In our ongoing quest to eat better we are always on the look out for alternatives to pre-packaged foods. Our ideal plate is mostly vegetables, a fair amount of protein and limited carbohydrates. So when Ryan suggested we make spaghetti with squash noodles instead of pasta, I was intrigued. Of course the idea is all he brought to the table as he had no idea how to actually make squash noodles, what kind of squash to use or anything other than “I don’t know, I just heard someone say squash spaghetti somewhere”.
Gratefully the internet knows what squash spaghetti is and had a few options on how to make it. One of my favorite DIY bloggers, All Things Thrifty posted just last week about making zucchini noodles using a julienne peeler. Since we didn’t have one and couldn’t find one easily, I followed this video tutorial from SummerTomato.com using a regular vegetable peeler. From what I gathered about squash vs zucchini flavors, I decided to do half and half — three summer squash and three zucchini. Both of which are in season locally and fantastically cheep and ripe at our local produce stands. Score.
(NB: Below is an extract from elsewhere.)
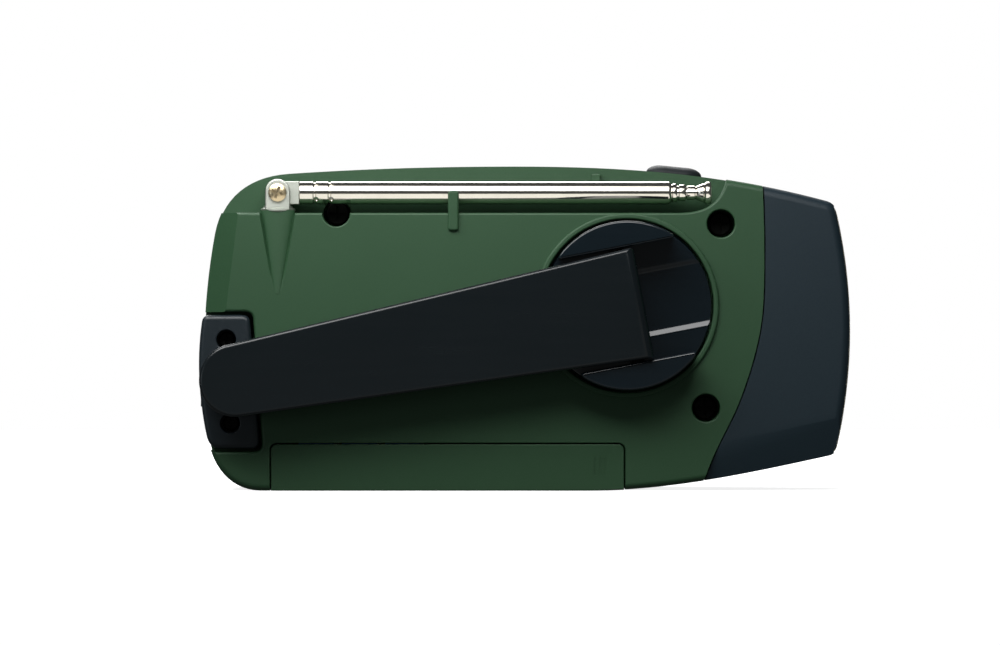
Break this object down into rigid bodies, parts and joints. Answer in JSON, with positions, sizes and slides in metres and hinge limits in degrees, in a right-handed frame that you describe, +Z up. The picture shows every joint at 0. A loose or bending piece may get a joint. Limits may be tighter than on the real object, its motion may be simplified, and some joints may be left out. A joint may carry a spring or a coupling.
{
  "type": "emergency radio",
  "caption": "Portable hand-crank emergency radio with flashlight end, folded crank arm, stowed telescopic antenna, speaker, tuning dial and battery bay.",
  "frame": {"origin": "centre of the bounding box in plan, at the surface that the radio stands on", "axes": "+X to the end opposite the flashlight, along the long edge; +Y out of the back, where the crank is; +Z up"},
  "size_m": [0.1473, 0.048, 0.0742],
  "materials": {
    "green_plastic": "fine moulded texture",
    "cap_plastic": "satin moulded",
    "gloss_black": "polished mould",
    "block_plastic": "satin moulded",
    "clear_plastic": "clear moulded",
    "reflector_chrome": "vacuum metallised",
    "led_resin": "clear resin",
    "board_laminate": "solder mask",
    "solar_silicon": "laminated cell",
    "grille_plastic": "satin moulded",
    "speaker_steel": "pressed",
    "cone_paper": "doped paper",
    "dial_card": "printed",
    "pointer_red": "moulded",
    "cell_sleeve": "shrink sleeve",
    "connector_nylon": "moulded",
    "screw_steel": "zinc plated",
    "nickel": "nickel plated",
    "gear_nylon": "moulded",
    "bracket_steel": "pressed",
    "rotor_magnet": "ground",
    "switch_plastic": "moulded",
    "ferrite": "sintered",
    "coil_copper": "enamelled wire",
    "button_rubber": "moulded",
    "flap_rubber": "moulded"
  },
  "bodies": {
    "housing": {"back_shell": "green_plastic", "front_shell": "green_plastic", "end_cap": "cap_plastic", "strap_block": "block_plastic", "flashlight_lens": "clear_plastic", "flashlight_reflector": "reflector_chrome", "led_1": "led_resin", "led_2": "led_resin", "led_3": "led_resin", "led_board": "board_laminate", "solar_window": "clear_plastic", "solar_cell": "solar_silicon", "speaker_grille": "grille_plastic", "speaker": "speaker_steel", "speaker_cone": "cone_paper", "dial_window": "clear_plastic", "dial_scale": "dial_card", "charge_led": "pointer_red", "button_switch": "switch_plastic", "main_board": "board_laminate", "tuning_capacitor": "connector_nylon", "volume_pot": "bracket_steel", "band_switch": "bracket_steel", "ferrite_rod": "ferrite", "ferrite_coil": "coil_copper", "usb_socket": "screw_steel", "dc_socket": "switch_plastic", "phone_socket": "switch_plastic", "battery_box": "switch_plastic", "battery_pack": "cell_sleeve", "battery_connector": "connector_nylon", "idler_shaft": "screw_steel", "gearbox_plate": "bracket_steel", "generator_case": "bracket_steel", "housing_screw_1": "screw_steel", "housing_screw_2": "screw_steel", "housing_screw_3": "screw_steel", "block_screw_1": "screw_steel", "block_screw_2": "screw_steel"},
    "crank": {"crank_rotor": "gloss_black", "crank_gear": "gear_nylon", "arm_pin": "screw_steel"},
    "arm": {"crank_arm": "gloss_black"},
    "knob_pivot": {"knob_stem": "screw_steel"},
    "knob": {"crank_knob": "gloss_black"},
    "idler": {"idler_gear": "gear_nylon"},
    "generator": {"generator_rotor": "rotor_magnet"},
    "antenna_swivel_base": {"antenna_base": "nickel", "antenna_screw": "nickel"},
    "antenna_1": {"antenna_tube_1": "nickel"},
    "antenna_2": {"antenna_tube_2": "nickel"},
    "antenna_3": {"antenna_tube_3": "nickel"},
    "antenna_4": {"antenna_tube_4": "nickel"},
    "light_button": {"light_button": "button_rubber"},
    "tuning_knob": {"tuning_knob": "block_plastic"},
    "dial_pointer": {"dial_pointer": "pointer_red"},
    "volume_knob": {"volume_knob": "block_plastic"},
    "band_slider": {"band_slider": "block_plastic"},
    "battery_door": {"battery_door": "green_plastic"},
    "port_cover": {"port_cover": "flap_rubber"}
  },
  "joints": [
    {"name": "crank_spin", "type": "hinge", "parent": "housing", "child": "crank", "pos_m": [-0.02289, 0.011, 0.0418], "axis": [0, 1, 0], "continuous": true},
    {"name": "arm_fold", "type": "hinge", "parent": "crank", "child": "arm", "pos_m": [-0.02289, 0.01915, 0.0418], "axis": [0.1874, 0, 0.9823], "range_deg": [0, 180]},
    {"name": "knob_fold", "type": "hinge", "parent": "arm", "child": "knob_pivot", "pos_m": [0.06699, 0.0183, 0.02465], "axis": [0.1874, 0, 0.9823], "range_deg": [0, 90]},
    {"name": "knob_spin", "type": "hinge", "parent": "knob_pivot", "child": "knob", "pos_m": [0.06699, 0.0183, 0.02465], "axis": [0.9823, 0, -0.1874], "continuous": true},
    {"name": "idler_spin", "type": "hinge", "parent": "housing", "child": "idler", "pos_m": [-0.00129, 0, 0.0418], "axis": [0, 1, 0], "continuous": true},
    {"name": "generator_spin", "type": "hinge", "parent": "housing", "child": "generator", "pos_m": [0.01711, 0, 0.0418], "axis": [0, 1, 0], "continuous": true},
    {"name": "antenna_swivel", "type": "hinge", "parent": "housing", "child": "antenna_swivel_base", "pos_m": [0.05596, 0.009, 0.063], "axis": [0, 0, 1], "range_deg": [-45, 0]},
    {"name": "antenna_tilt", "type": "hinge", "parent": "antenna_swivel_base", "child": "antenna_1", "pos_m": [0.05596, 0.009, 0.06735], "axis": [0, 1, 0], "range_deg": [0, 90]},
    {"name": "antenna_draw_2", "type": "slide", "parent": "antenna_1", "child": "antenna_2", "axis": [-1, 0, 0], "range_m": [0, 0.07]},
    {"name": "antenna_draw_3", "type": "slide", "parent": "antenna_2", "child": "antenna_3", "axis": [-1, 0, 0], "range_m": [0, 0.07]},
    {"name": "antenna_draw_4", "type": "slide", "parent": "antenna_3", "child": "antenna_4", "axis": [-1, 0, 0], "range_m": [0, 0.07]},
    {"name": "light_press", "type": "slide", "parent": "housing", "child": "light_button", "axis": [0, 0, -1], "range_m": [0, 0.0008], "stiffness_N_per_m": 600},
    {"name": "tuning_turn", "type": "hinge", "parent": "housing", "child": "tuning_knob", "pos_m": [-0.03129, -0.022, 0.03], "axis": [0, 1, 0], "range_deg": [-150, 150]},
    {"name": "pointer_travel", "type": "slide", "parent": "housing", "child": "dial_pointer", "axis": [1, 0, 0], "range_m": [-0.02, 0.02]},
    {"name": "volume_turn", "type": "hinge", "parent": "housing", "child": "volume_knob", "pos_m": [-0.00529, -0.022, 0.027], "axis": [0, 1, 0], "range_deg": [0, 270]},
    {"name": "band_slide", "type": "slide", "parent": "housing", "child": "band_slider", "axis": [1, 0, 0], "range_m": [-0.0035, 0.0035]},
    {"name": "door_slide", "type": "slide", "parent": "housing", "child": "battery_door", "axis": [0, 1, 0], "range_m": [0, 0.035]},
    {"name": "cover_open", "type": "hinge", "parent": "housing", "child": "port_cover", "pos_m": [0.07281, -0.006, 0.032], "axis": [0, 0, 1], "range_deg": [0, 110]}
  ],
  "couplings": [
    {"joint": "knob_fold", "follows": "arm_fold", "ratio": 0.5},
    {"joint": "idler_spin", "follows": "crank_spin", "ratio": -3.5},
    {"joint": "generator_spin", "follows": "crank_spin", "ratio": 12.6},
    {"joint": "antenna_swivel", "follows": "antenna_tilt", "ratio": -0.5},
    {"joint": "antenna_draw_2", "follows": "antenna_tilt", "m_per_rad": 0.0445},
    {"joint": "antenna_draw_3", "follows": "antenna_tilt", "m_per_rad": 0.0445},
    {"joint": "antenna_draw_4", "follows": "antenna_tilt", "m_per_rad": 0.0445},
    {"joint": "pointer_travel", "follows": "tuning_turn", "m_per_rad": 0.0076}
  ]
}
First things first. The *size* of the squash and zucchini are important to mention. I thought I’d need nearly six total for 2-4 servings, but ended up using only 3 because mine were much larger. I started using the vegetable peeler, but it was slow going so I switched to the grater using the largest holes. Much better! Using the grater gave me strings similar to how the julienne peeler makes. I can see how the peeler would be much easier in the future however. Second, squash and zucchini are very watery. When I do this again I will need to soak up some of the water before I cook them.
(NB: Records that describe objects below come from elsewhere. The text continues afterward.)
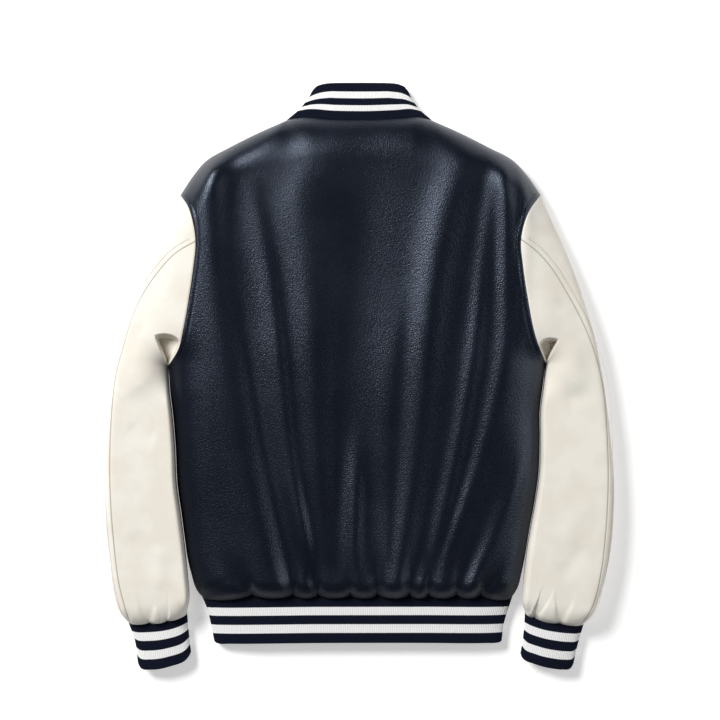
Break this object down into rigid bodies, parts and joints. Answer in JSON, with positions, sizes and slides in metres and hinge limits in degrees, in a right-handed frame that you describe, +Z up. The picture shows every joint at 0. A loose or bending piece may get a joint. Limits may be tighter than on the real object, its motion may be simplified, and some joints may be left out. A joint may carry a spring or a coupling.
{
  "type": "varsity jacket",
  "caption": "Waist-length varsity jacket laid flat, back up: smooth leather body, contrast leather sleeves, striped rib collar, cuffs and hem",
  "frame": {"origin": "middle of the footprint, on the surface that the jacket lies on", "axes": "+Y from the hem to the collar, +X to the wearer's right, +Z up out of the back"},
  "size_m": [0.661, 0.763, 0.0672],
  "materials": {
    "body_leather": "dark navy leather with a fine pebble grain and a soft sheen",
    "sleeve_leather": "cream leather, matt and slightly napped",
    "rib_knit": "navy rib knit with two off-white stripes",
    "snap_cap": "navy enamelled snap caps"
  },
  "bodies": {
    "root": {"back": "body_leather", "front_left": "body_leather", "front_right": "body_leather", "sleeve_top_left": "sleeve_leather", "sleeve_top_right": "sleeve_leather", "sleeve_under_left": "sleeve_leather", "sleeve_under_right": "sleeve_leather", "cuff_left": "rib_knit", "cuff_right": "rib_knit", "hem_rib": "rib_knit", "collar": "rib_knit", "snap_1": "snap_cap", "snap_2": "snap_cap", "snap_3": "snap_cap", "snap_4": "snap_cap", "snap_5": "snap_cap", "snap_6": "snap_cap", "snap_hem": "snap_cap"}
  },
  "joints": []
}
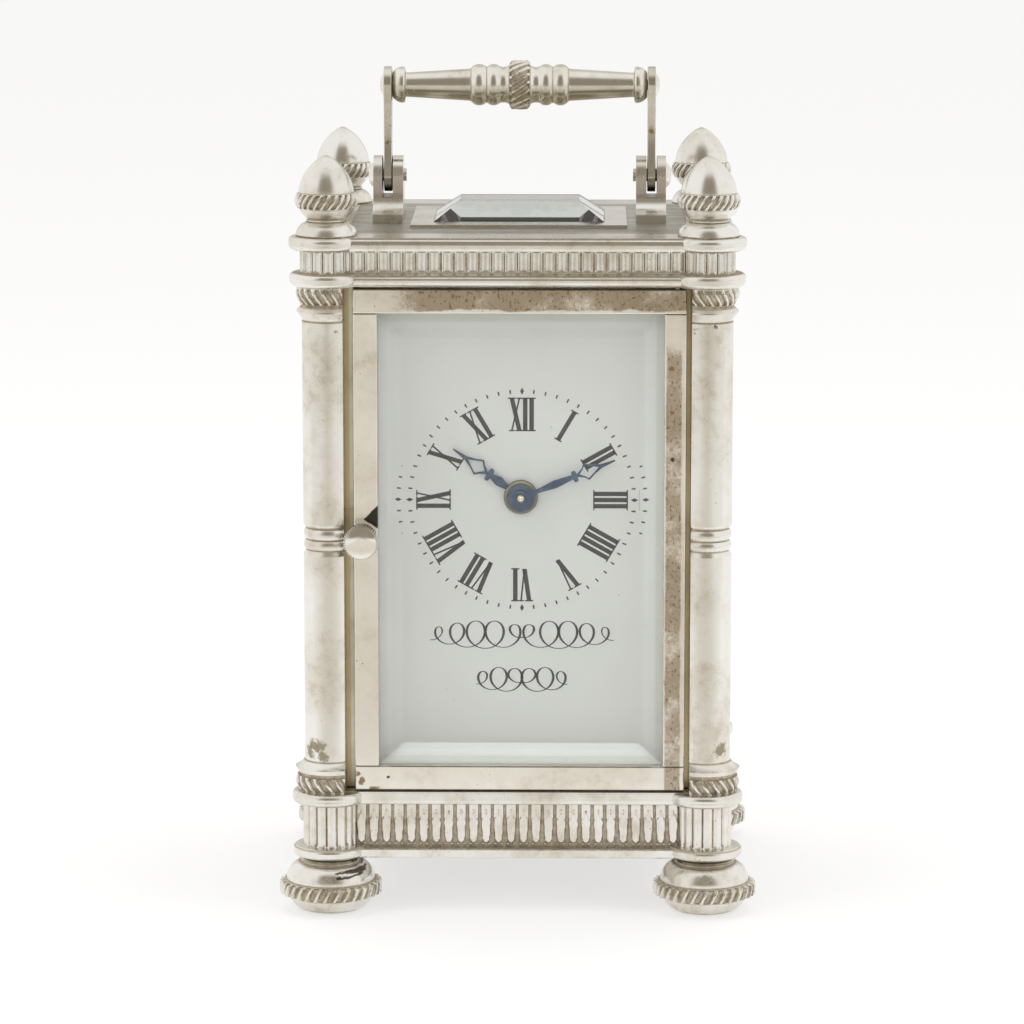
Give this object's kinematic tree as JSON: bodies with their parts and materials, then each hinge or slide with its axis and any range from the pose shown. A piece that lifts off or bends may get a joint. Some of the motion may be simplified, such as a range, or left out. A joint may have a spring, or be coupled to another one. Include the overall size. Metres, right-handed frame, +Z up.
{
  "type": "carriage clock",
  "caption": "Glazed four-column carriage clock with fold-down carrying handle, hinged front and rear doors, and a spring-driven movement with platform escapement.",
  "frame": {"origin": "bottom centre: the middle of the four feet, on the surface that the clock stands on", "axes": "+Z up, the dial faces -Y, +X to the viewer's right"},
  "size_m": [0.0855, 0.0744, 0.15],
  "materials": {
    "aged_silver": "worn silver plate with brown-gold tarnish in the recesses",
    "brushed_plate": "dull brushed silver plate",
    "satin_frame": "satin silver plate with fine brown specks",
    "bevelled_glass": "clear polished glass, slightly green at the bevels",
    "enamel": "fired white enamel, printed numerals",
    "blued_steel": "polished blued steel",
    "steel": "polished steel",
    "brass": "lacquered brass, light tarnish"
  },
  "bodies": {
    "root": {"base": "aged_silver", "cornice": "aged_silver", "top_plate": "brushed_plate", "top_glass_bezel": "aged_silver", "top_glass": "bevelled_glass", "column_front_left": "aged_silver", "column_front_right": "aged_silver", "column_rear_left": "aged_silver", "column_rear_right": "aged_silver", "foot_front_left": "aged_silver", "foot_front_right": "aged_silver", "foot_rear_left": "aged_silver", "foot_rear_right": "aged_silver", "finial_front_left": "aged_silver", "finial_front_right": "aged_silver", "finial_rear_left": "aged_silver", "finial_rear_right": "aged_silver", "side_glass_left": "bevelled_glass", "side_glass_right": "bevelled_glass", "door_hinge_pins": "steel", "handle_clevis_left": "aged_silver", "handle_clevis_right": "aged_silver", "handle_pins": "aged_silver", "front_plate": "brass", "back_plate": "brass", "plate_pillars": "brass", "case_and_plate_screws": "steel", "platform": "brass", "balance_cock": "brass", "hairspring": "steel", "dial": "enamel"},
    "handle": {"handle_grip": "aged_silver", "handle_arm_left": "aged_silver", "handle_arm_right": "aged_silver", "handle_screws": "aged_silver"},
    "front_door": {"front_door_frame": "satin_frame", "front_door_glass": "bevelled_glass"},
    "front_latch": {"front_door_knob": "aged_silver", "front_latch": "steel"},
    "rear_door": {"rear_door_frame": "satin_frame", "rear_door_glass": "bevelled_glass"},
    "rear_latch": {"rear_door_knob": "aged_silver", "rear_latch": "steel"},
    "minute_train": {"cannon_pinion": "steel", "minute_hand": "blued_steel"},
    "motion_wheel": {"minute_wheel": "brass"},
    "hour_train": {"hour_wheel": "brass", "hour_hand": "blued_steel"},
    "barrel": {"mainspring_barrel": "brass", "mainspring": "steel"},
    "winding_arbor": {"barrel_arbor": "steel", "ratchet_wheel": "steel"},
    "click": {"click": "steel"},
    "intermediate": {"intermediate_wheel": "brass"},
    "centre": {"centre_wheel": "brass"},
    "third": {"third_wheel": "brass"},
    "contrate": {"contrate_wheel": "brass"},
    "escape": {"escape_wheel": "brass"},
    "lever": {"pallet_lever": "steel"},
    "balance": {"balance_wheel": "brass"}
  },
  "joints": [
    {"name": "handle_swing", "type": "hinge", "parent": "root", "child": "handle", "pos_m": [0, 0, 0.1293], "axis": [1, 0, 0], "range_deg": [-90, 90]},
    {"name": "front_door_swing", "type": "hinge", "parent": "root", "child": "front_door", "pos_m": [0.0281, -0.029, 0.0672], "axis": [0, 0, 1], "range_deg": [0, 90]},
    {"name": "front_latch_turn", "type": "hinge", "parent": "front_door", "child": "front_latch", "pos_m": [-0.0275, -0.029, 0.0677], "axis": [0, -1, 0], "range_deg": [0, 90]},
    {"name": "rear_door_swing", "type": "hinge", "parent": "root", "child": "rear_door", "pos_m": [-0.0281, 0.029, 0.0672], "axis": [0, 0, 1], "range_deg": [0, 90]},
    {"name": "rear_latch_turn", "type": "hinge", "parent": "rear_door", "child": "rear_latch", "pos_m": [0.0275, 0.029, 0.0677], "axis": [0, 1, 0], "range_deg": [0, 90]},
    {"name": "minute_hand_turn", "type": "hinge", "parent": "root", "child": "minute_train", "pos_m": [0.0005, -0.021, 0.0739], "axis": [0, 1, 0], "continuous": true},
    {"name": "minute_wheel_turn", "type": "hinge", "parent": "root", "child": "motion_wheel", "pos_m": [0.0005, -0.016, 0.0679], "axis": [0, 1, 0], "continuous": true},
    {"name": "hour_hand_turn", "type": "hinge", "parent": "root", "child": "hour_train", "pos_m": [0.0005, -0.02, 0.0739], "axis": [0, 1, 0], "continuous": true},
    {"name": "contrate_turn", "type": "hinge", "parent": "root", "child": "contrate", "pos_m": [0.0005, 0.005, 0.0864], "axis": [0, 1, 0], "continuous": true},
    {"name": "third_turn", "type": "hinge", "parent": "root", "child": "third", "pos_m": [0.00831, -0.004, 0.08226], "axis": [0, 1, 0], "continuous": true},
    {"name": "centre_turn", "type": "hinge", "parent": "root", "child": "centre", "pos_m": [0.0005, -0.009, 0.0739], "axis": [0, 1, 0], "continuous": true},
    {"name": "intermediate_turn", "type": "hinge", "parent": "root", "child": "intermediate", "pos_m": [-0.0055, -0.0066, 0.06363], "axis": [0, 1, 0], "continuous": true},
    {"name": "barrel_turn", "type": "hinge", "parent": "root", "child": "barrel", "pos_m": [0.0005, 0.003, 0.0454], "axis": [0, 1, 0], "continuous": true},
    {"name": "escape_turn", "type": "hinge", "parent": "root", "child": "escape", "pos_m": [0.0005, 0.0085, 0.0992], "axis": [0, 0, 1], "continuous": true},
    {"name": "winding_turn", "type": "hinge", "parent": "root", "child": "winding_arbor", "pos_m": [0.0005, 0.016, 0.0454], "axis": [0, 1, 0], "range_deg": [0, 1800]},
    {"name": "click_lift", "type": "hinge", "parent": "root", "child": "click", "pos_m": [0.0091, 0.016, 0.05], "axis": [0, 1, 0], "range_deg": [-4, 8]},
    {"name": "lever_rock", "type": "hinge", "parent": "root", "child": "lever", "pos_m": [0.0005, 0.0041, 0.0992], "axis": [0, 0, 1], "range_deg": [-5, 5]},
    {"name": "balance_swing", "type": "hinge", "parent": "root", "child": "balance", "pos_m": [0.0005, -0.0002, 0.1023], "axis": [0, 0, 1], "range_deg": [-135, 135], "stiffness_Nm_per_rad": 0.000004}
  ],
  "couplings": [
    {"joint": "minute_wheel_turn", "follows": "minute_hand_turn", "ratio": -0.33333},
    {"joint": "hour_hand_turn", "follows": "minute_hand_turn", "ratio": 0.083333},
    {"joint": "third_turn", "follows": "contrate_turn", "ratio": -0.13333},
    {"joint": "centre_turn", "follows": "contrate_turn", "ratio": 0.013333},
    {"joint": "intermediate_turn", "follows": "contrate_turn", "ratio": -0.0022222},
    {"joint": "barrel_turn", "follows": "contrate_turn", "ratio": 0.00031746},
    {"joint": "escape_turn", "follows": "contrate_turn", "ratio": 8}
  ]
}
I made a simple red sauce, similar to the red gravy I’ve posted about before. I added mushrooms and browned ground round beef (go ahead, say that out loud a few times, it’s fun) to up the protein count. I spooned out the meat after it had browned into the sauce, leaving the drippings in the skillet. I used these drippings to cook the noodles rather than olive oil because, well why not?
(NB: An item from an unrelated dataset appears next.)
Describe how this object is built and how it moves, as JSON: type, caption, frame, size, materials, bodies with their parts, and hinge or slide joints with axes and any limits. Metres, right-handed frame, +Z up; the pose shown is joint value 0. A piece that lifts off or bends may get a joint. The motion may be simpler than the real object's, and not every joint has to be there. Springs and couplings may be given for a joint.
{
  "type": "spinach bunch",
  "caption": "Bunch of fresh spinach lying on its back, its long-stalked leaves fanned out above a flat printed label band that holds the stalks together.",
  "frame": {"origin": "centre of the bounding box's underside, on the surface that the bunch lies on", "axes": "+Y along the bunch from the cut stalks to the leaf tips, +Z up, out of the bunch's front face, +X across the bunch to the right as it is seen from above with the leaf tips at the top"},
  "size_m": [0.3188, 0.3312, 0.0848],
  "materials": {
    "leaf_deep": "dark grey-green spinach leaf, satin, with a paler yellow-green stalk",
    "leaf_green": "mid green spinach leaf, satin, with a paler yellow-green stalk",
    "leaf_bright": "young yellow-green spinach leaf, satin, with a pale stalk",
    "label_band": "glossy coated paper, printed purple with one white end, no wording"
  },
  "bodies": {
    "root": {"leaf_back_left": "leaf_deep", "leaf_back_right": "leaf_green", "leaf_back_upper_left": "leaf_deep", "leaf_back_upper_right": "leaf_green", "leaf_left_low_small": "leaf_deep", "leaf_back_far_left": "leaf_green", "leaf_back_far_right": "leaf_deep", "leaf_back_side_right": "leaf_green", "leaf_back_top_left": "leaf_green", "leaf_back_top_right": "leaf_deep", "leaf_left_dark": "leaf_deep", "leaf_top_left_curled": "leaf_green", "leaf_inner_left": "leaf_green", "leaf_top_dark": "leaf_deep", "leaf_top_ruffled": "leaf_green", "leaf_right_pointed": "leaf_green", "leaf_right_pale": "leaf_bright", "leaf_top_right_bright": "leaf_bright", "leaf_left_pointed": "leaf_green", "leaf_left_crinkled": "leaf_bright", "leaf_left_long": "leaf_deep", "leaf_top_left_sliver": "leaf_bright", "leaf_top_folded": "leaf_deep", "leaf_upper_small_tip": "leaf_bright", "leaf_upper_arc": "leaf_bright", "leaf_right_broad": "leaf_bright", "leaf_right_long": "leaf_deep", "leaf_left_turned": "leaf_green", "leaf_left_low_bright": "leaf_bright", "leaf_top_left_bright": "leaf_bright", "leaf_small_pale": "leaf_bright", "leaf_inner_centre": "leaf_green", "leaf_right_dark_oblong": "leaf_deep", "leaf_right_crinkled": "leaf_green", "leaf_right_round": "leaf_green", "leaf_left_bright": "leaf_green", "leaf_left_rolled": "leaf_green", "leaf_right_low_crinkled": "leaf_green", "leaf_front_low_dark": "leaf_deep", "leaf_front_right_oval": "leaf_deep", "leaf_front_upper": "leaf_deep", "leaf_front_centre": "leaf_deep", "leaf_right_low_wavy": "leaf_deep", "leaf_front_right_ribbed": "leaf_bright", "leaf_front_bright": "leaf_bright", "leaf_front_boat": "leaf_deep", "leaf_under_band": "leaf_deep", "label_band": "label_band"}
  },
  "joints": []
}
I loved it! Ryan wasn’t so crazy about it and missed noodles. I liked the taste the zucchini added although I could have done without all the extra water. If I had a thinner sauce or a oil and vinegar based dressing, I suspect I may not like it quite the same. As such, with a thicker, meaty sauce, the light, cool squash and zucchini were a nice companion. They kept the dish from feeling too heavy. I want to try this again, it may take some convincing to get Ryan back on board.